→ **Prompt**
From the first line of the data through the line containing "plastic grower's pot.", return each line exactly.
= = = =
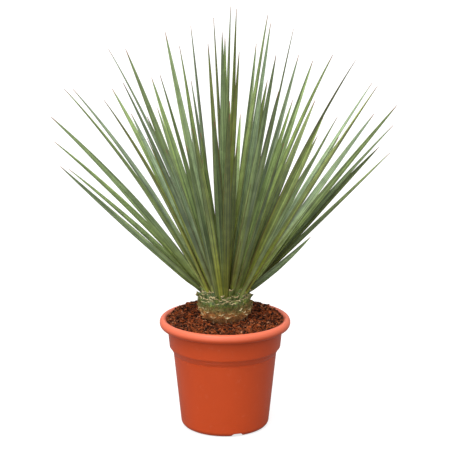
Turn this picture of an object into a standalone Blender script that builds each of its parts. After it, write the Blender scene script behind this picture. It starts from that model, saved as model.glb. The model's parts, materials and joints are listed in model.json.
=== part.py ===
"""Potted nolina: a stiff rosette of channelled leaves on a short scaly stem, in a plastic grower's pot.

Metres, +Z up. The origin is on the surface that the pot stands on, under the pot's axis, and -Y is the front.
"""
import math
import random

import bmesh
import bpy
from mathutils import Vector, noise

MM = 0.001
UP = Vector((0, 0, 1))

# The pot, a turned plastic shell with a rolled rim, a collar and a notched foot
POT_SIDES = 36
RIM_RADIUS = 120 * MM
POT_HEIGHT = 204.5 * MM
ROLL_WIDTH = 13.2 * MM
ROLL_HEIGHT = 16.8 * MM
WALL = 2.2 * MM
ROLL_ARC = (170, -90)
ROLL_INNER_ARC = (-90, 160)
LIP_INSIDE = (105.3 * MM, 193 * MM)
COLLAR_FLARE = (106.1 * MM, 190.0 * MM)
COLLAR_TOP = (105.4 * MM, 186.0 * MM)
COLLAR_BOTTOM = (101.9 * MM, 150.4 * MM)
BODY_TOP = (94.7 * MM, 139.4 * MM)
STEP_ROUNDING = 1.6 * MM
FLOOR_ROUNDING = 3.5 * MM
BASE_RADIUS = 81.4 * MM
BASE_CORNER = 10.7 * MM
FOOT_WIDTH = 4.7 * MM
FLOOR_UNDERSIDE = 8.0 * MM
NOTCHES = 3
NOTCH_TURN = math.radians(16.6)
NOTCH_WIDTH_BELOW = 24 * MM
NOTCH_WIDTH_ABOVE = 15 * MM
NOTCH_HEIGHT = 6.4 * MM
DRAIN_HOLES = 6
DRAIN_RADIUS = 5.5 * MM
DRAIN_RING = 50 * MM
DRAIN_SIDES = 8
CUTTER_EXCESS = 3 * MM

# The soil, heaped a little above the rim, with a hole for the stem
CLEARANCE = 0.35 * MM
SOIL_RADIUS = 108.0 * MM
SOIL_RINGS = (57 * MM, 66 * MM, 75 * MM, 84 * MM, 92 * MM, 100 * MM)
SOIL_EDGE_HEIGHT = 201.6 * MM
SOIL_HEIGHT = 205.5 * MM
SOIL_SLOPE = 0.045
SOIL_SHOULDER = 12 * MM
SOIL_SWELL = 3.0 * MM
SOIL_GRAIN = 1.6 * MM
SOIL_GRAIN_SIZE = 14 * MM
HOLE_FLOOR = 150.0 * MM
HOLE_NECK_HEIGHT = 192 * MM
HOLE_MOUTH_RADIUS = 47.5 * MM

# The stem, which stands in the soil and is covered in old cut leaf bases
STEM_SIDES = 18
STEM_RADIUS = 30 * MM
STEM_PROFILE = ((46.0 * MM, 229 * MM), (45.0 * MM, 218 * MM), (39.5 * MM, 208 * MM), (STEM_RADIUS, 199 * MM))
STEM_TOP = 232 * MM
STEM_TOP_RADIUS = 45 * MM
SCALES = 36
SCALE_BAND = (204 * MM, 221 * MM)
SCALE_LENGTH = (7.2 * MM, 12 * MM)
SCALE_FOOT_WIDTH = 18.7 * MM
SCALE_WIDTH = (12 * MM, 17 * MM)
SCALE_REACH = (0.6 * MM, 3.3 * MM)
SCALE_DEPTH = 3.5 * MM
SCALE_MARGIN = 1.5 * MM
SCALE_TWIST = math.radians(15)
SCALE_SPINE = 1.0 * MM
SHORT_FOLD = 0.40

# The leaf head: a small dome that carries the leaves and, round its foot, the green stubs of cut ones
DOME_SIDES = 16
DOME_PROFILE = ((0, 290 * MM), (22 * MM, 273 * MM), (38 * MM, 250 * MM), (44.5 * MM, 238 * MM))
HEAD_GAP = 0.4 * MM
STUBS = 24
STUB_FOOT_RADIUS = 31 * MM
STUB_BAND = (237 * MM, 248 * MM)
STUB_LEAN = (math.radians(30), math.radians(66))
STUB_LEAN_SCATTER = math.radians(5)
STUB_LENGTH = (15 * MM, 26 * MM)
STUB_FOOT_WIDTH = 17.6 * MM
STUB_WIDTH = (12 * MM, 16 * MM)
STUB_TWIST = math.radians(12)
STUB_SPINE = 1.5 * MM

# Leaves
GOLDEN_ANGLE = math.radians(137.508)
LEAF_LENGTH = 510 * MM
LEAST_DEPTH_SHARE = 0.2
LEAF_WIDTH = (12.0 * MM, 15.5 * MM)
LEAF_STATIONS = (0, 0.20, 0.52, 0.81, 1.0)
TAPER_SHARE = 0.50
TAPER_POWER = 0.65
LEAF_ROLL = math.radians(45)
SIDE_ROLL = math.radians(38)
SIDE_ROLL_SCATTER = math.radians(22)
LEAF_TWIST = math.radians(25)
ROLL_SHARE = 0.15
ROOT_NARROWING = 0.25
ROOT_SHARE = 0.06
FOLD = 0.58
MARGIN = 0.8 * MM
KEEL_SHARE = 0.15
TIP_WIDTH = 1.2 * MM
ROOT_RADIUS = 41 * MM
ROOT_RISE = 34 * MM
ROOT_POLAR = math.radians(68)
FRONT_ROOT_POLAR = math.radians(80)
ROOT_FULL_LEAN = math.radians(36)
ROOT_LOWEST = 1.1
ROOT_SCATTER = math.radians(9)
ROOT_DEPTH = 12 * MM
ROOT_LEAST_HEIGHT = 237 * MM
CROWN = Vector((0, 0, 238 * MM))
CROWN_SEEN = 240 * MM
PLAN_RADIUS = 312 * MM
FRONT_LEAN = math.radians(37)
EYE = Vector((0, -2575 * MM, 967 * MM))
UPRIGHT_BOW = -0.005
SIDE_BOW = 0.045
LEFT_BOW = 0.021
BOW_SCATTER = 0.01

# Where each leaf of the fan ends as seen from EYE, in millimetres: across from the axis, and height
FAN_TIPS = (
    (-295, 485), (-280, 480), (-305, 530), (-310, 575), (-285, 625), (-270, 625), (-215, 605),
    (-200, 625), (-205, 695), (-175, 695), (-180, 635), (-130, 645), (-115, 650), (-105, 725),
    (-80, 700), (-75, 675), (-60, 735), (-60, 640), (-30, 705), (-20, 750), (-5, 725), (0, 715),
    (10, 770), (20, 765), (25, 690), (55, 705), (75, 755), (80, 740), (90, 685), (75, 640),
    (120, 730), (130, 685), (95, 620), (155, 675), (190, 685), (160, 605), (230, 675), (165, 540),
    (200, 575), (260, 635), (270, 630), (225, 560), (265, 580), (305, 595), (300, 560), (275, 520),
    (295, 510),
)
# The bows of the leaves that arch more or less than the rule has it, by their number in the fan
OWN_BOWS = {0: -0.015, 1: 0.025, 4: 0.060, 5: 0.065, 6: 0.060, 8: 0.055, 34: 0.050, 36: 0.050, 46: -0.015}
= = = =
→ **Answer to this task**
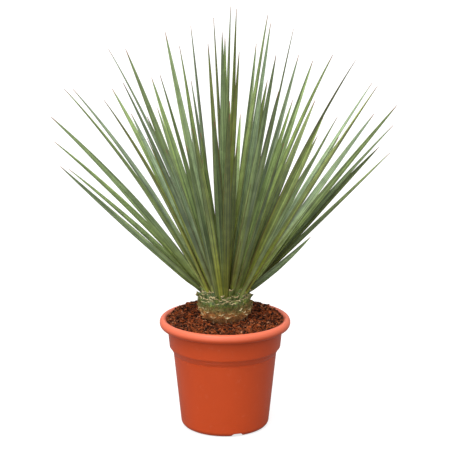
Turn this picture of an object into a standalone Blender script that builds each of its parts. After it, write the Blender scene script behind this picture. It starts from that model, saved as model.glb. The model's parts, materials and joints are listed in model.json.
=== part.py ===
"""Potted nolina: a stiff rosette of channelled leaves on a short scaly stem, in a plastic grower's pot.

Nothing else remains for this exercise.